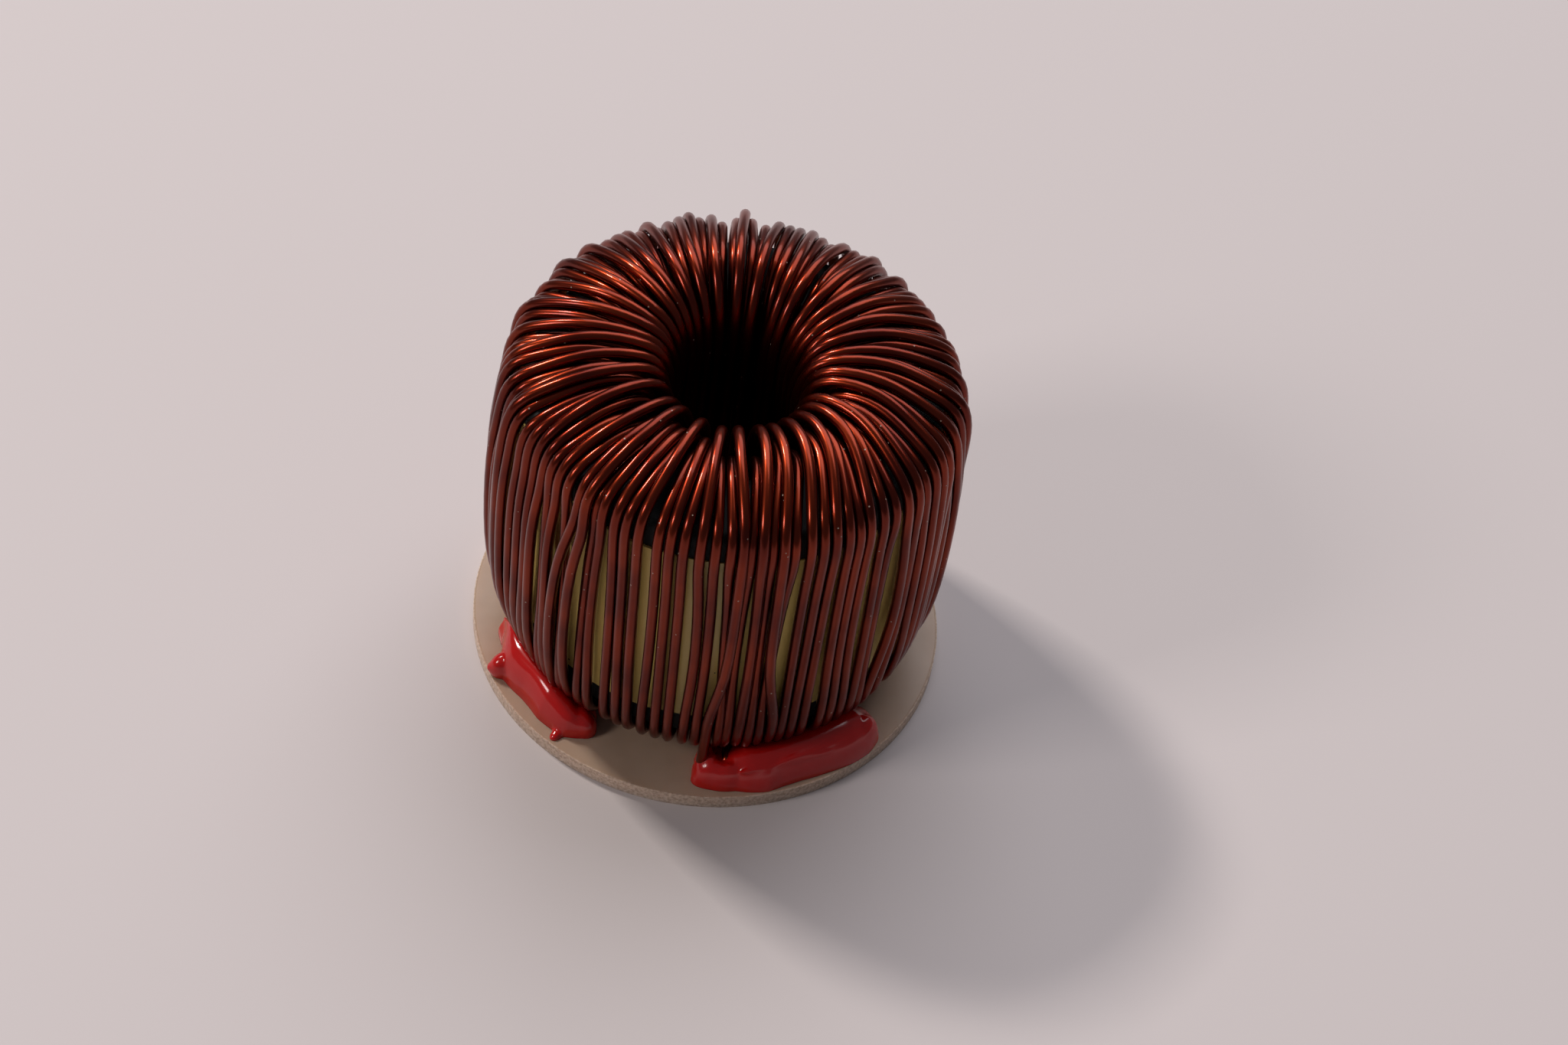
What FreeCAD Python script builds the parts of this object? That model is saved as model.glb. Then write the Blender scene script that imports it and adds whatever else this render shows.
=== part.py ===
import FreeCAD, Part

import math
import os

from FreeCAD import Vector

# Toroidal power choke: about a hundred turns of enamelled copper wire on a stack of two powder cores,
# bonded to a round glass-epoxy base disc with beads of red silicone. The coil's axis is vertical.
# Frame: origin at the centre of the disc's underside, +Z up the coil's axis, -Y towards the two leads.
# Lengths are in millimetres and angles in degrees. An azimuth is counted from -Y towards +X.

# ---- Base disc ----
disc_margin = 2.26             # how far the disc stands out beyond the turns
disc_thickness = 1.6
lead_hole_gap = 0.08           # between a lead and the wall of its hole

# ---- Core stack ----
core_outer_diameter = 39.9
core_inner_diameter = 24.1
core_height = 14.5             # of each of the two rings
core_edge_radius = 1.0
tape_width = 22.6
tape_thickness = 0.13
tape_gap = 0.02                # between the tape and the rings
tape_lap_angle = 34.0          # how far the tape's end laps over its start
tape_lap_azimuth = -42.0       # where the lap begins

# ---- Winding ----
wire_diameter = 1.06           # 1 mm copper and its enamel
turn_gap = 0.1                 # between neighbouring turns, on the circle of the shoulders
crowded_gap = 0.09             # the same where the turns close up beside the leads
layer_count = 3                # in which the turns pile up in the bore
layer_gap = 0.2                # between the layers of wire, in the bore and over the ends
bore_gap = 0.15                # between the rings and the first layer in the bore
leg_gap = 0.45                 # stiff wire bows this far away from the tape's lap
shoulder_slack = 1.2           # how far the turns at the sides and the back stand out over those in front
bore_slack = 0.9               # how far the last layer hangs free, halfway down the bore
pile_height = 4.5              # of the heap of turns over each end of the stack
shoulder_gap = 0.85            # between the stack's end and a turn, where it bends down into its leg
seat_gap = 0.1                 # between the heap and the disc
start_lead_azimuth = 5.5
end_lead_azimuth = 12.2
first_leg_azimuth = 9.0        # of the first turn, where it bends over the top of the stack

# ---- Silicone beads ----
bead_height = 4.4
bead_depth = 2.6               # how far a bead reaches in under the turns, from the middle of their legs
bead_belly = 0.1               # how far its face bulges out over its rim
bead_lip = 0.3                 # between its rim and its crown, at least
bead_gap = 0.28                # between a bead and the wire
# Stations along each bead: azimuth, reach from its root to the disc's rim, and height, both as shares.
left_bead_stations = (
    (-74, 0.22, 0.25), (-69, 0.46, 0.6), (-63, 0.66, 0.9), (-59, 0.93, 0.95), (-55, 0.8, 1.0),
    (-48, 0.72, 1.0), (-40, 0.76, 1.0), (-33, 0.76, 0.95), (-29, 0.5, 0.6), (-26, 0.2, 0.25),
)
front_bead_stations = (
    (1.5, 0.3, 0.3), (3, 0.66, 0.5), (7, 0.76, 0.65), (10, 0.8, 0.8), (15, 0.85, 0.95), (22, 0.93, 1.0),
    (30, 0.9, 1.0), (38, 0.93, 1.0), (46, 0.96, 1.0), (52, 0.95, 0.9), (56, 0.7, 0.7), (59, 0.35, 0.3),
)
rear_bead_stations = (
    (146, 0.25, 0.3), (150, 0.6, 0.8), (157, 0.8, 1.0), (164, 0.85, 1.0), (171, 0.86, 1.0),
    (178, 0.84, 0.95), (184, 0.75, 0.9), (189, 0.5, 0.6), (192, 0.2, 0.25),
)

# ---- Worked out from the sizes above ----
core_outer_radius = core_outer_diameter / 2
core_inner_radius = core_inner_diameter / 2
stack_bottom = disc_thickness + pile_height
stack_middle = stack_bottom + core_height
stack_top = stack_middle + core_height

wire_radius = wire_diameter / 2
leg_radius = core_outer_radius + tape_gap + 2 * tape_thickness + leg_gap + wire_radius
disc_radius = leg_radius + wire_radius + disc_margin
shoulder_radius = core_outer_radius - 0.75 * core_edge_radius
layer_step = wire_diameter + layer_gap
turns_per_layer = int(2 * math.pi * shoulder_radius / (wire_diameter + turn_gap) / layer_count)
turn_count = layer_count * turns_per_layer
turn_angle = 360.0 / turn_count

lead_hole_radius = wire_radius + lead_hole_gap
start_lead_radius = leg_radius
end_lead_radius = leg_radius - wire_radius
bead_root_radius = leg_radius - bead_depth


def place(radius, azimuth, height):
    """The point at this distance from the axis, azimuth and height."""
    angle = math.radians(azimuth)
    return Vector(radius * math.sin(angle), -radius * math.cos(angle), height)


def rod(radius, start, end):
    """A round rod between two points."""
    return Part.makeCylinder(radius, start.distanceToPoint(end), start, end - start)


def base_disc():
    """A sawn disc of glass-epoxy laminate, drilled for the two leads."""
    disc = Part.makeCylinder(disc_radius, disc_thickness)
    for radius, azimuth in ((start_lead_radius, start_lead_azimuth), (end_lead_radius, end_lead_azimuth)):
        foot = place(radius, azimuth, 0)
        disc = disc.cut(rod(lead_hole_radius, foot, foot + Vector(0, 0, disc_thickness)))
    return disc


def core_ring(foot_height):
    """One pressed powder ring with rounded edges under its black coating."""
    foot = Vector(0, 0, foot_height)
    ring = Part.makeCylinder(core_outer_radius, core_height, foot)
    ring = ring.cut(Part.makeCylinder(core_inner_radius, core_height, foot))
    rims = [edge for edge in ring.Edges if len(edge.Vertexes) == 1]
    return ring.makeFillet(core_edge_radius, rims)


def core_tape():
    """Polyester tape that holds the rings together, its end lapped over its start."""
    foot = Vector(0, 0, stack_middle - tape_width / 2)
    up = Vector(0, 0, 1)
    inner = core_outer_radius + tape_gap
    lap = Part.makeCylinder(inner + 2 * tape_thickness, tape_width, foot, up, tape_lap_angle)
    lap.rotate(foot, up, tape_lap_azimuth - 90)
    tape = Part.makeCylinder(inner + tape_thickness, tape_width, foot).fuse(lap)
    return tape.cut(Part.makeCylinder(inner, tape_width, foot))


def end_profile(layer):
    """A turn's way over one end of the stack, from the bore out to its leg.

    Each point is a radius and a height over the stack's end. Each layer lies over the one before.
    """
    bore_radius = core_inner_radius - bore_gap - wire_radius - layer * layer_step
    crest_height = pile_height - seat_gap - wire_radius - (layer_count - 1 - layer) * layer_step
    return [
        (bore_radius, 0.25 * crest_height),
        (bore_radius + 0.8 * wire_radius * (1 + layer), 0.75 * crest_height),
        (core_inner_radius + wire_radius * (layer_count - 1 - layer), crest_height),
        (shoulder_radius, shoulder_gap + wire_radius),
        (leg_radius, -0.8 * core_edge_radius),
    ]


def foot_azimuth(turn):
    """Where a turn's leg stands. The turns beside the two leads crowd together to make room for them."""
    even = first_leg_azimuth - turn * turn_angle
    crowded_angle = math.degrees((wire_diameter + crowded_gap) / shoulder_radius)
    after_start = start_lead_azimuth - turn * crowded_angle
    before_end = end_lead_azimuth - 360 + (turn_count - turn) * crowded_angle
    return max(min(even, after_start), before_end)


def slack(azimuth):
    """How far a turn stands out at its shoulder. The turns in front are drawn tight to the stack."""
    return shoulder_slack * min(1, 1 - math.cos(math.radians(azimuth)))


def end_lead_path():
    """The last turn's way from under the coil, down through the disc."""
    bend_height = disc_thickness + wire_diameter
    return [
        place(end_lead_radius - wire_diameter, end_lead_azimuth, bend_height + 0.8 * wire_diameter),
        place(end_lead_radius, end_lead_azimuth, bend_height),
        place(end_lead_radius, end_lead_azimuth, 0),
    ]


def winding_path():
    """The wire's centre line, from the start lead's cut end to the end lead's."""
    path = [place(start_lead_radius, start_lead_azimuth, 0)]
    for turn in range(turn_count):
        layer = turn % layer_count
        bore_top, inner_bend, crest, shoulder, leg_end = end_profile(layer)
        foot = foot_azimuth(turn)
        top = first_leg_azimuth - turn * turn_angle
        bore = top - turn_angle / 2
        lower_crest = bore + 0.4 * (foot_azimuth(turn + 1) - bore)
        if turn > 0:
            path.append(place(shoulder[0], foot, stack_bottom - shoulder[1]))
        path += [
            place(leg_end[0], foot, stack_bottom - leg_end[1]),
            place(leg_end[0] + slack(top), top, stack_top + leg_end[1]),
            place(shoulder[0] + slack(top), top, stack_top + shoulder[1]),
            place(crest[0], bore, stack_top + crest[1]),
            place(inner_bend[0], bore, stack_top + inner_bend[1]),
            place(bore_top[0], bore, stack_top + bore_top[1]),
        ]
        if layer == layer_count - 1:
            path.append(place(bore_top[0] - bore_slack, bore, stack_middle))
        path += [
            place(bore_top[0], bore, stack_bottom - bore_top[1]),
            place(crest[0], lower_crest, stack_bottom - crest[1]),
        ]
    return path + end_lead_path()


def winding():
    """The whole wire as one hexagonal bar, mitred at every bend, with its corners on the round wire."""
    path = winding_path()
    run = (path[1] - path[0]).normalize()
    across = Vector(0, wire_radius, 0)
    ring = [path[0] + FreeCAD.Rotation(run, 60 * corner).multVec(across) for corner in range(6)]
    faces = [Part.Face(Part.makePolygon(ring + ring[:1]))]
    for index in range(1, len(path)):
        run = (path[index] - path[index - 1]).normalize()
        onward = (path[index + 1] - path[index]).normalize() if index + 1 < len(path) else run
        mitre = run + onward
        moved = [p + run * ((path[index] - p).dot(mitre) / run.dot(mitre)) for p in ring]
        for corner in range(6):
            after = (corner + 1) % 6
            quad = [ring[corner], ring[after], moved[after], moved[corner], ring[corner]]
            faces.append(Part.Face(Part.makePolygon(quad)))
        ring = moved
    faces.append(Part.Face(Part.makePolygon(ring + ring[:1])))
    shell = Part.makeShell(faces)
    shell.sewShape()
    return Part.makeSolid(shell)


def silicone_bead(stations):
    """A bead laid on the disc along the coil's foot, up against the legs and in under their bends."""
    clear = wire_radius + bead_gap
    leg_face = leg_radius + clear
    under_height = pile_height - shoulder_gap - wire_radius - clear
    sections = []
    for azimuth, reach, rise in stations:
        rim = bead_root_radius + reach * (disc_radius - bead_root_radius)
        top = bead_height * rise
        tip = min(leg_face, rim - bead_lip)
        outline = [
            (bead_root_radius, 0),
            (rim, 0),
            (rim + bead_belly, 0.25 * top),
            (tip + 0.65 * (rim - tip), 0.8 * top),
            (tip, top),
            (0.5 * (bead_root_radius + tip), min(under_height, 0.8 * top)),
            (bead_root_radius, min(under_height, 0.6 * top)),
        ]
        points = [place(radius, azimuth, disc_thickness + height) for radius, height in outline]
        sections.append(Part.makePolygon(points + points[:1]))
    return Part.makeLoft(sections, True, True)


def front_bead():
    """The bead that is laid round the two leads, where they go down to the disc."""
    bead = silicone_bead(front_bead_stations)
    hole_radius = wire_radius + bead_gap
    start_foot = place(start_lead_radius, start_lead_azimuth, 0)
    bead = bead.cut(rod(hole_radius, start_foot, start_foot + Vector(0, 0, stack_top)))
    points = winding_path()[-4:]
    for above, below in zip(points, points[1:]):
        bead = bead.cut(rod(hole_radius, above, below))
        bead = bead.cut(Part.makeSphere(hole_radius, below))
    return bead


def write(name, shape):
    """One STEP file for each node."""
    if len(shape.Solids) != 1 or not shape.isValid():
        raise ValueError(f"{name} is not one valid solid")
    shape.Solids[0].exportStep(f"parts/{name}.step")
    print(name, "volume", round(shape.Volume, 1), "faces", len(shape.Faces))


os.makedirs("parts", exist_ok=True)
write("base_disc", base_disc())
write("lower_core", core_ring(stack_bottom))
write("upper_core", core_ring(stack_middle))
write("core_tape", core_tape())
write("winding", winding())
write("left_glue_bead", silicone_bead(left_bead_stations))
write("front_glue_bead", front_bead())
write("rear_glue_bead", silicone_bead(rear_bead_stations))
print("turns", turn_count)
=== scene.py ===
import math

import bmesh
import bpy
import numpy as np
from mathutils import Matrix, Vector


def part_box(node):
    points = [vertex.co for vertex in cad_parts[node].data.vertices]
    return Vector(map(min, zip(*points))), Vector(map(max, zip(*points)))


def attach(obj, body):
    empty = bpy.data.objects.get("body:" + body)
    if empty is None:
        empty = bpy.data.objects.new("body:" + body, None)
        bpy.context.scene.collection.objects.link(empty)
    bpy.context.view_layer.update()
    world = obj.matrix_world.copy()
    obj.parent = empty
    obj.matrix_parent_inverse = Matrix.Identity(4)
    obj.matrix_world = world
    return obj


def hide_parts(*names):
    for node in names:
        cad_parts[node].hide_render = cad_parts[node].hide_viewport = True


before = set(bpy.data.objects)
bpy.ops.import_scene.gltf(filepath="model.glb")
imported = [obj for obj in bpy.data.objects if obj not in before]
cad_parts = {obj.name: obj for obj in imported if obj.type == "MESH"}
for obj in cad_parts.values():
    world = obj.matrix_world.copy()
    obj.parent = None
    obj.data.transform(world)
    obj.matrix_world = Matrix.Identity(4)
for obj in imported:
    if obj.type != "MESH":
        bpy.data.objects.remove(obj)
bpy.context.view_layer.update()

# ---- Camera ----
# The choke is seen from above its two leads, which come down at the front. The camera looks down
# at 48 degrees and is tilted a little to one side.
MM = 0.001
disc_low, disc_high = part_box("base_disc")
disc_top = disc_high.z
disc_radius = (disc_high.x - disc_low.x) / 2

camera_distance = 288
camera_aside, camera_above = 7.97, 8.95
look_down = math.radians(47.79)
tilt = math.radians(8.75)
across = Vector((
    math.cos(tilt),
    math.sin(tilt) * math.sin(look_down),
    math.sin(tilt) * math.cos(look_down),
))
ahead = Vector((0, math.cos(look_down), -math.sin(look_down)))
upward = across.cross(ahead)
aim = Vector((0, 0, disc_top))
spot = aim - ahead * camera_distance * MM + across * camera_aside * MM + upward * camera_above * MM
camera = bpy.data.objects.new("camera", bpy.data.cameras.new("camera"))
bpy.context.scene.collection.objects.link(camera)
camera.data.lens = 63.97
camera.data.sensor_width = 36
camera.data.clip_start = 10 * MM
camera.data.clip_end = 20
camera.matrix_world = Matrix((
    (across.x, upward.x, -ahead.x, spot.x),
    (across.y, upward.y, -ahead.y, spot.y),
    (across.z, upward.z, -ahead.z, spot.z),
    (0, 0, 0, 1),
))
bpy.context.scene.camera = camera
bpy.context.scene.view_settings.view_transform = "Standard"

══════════

#### STATED TASK:
Only the lines from the one containing "start_foot = place(start_lead_radius, start_lead_azimuth, 0)" to the one containing "obj.matrix_world = Matrix.Identity(4)" are to be printed, both ends included, exactly as written.

#### RESULT:
    start_foot = place(start_lead_radius, start_lead_azimuth, 0)
    bead = bead.cut(rod(hole_radius, start_foot, start_foot + Vector(0, 0, stack_top)))
    points = winding_path()[-4:]
    for above, below in zip(points, points[1:]):
        bead = bead.cut(rod(hole_radius, above, below))
        bead = bead.cut(Part.makeSphere(hole_radius, below))
    return bead


def write(name, shape):
    """One STEP file for each node."""
    if len(shape.Solids) != 1 or not shape.isValid():
        raise ValueError(f"{name} is not one valid solid")
    shape.Solids[0].exportStep(f"parts/{name}.step")
    print(name, "volume", round(shape.Volume, 1), "faces", len(shape.Faces))


os.makedirs("parts", exist_ok=True)
write("base_disc", base_disc())
write("lower_core", core_ring(stack_bottom))
write("upper_core", core_ring(stack_middle))
write("core_tape", core_tape())
write("winding", winding())
write("left_glue_bead", silicone_bead(left_bead_stations))
write("front_glue_bead", front_bead())
write("rear_glue_bead", silicone_bead(rear_bead_stations))
print("turns", turn_count)
=== scene.py ===
import math

import bmesh
import bpy
import numpy as np
from mathutils import Matrix, Vector


def part_box(node):
    points = [vertex.co for vertex in cad_parts[node].data.vertices]
    return Vector(map(min, zip(*points))), Vector(map(max, zip(*points)))


def attach(obj, body):
    empty = bpy.data.objects.get("body:" + body)
    if empty is None:
        empty = bpy.data.objects.new("body:" + body, None)
        bpy.context.scene.collection.objects.link(empty)
    bpy.context.view_layer.update()
    world = obj.matrix_world.copy()
    obj.parent = empty
    obj.matrix_parent_inverse = Matrix.Identity(4)
    obj.matrix_world = world
    return obj


def hide_parts(*names):
    for node in names:
        cad_parts[node].hide_render = cad_parts[node].hide_viewport = True


before = set(bpy.data.objects)
bpy.ops.import_scene.gltf(filepath="model.glb")
imported = [obj for obj in bpy.data.objects if obj not in before]
cad_parts = {obj.name: obj for obj in imported if obj.type == "MESH"}
for obj in cad_parts.values():
    world = obj.matrix_world.copy()
    obj.parent = None
    obj.data.transform(world)
    obj.matrix_world = Matrix.Identity(4)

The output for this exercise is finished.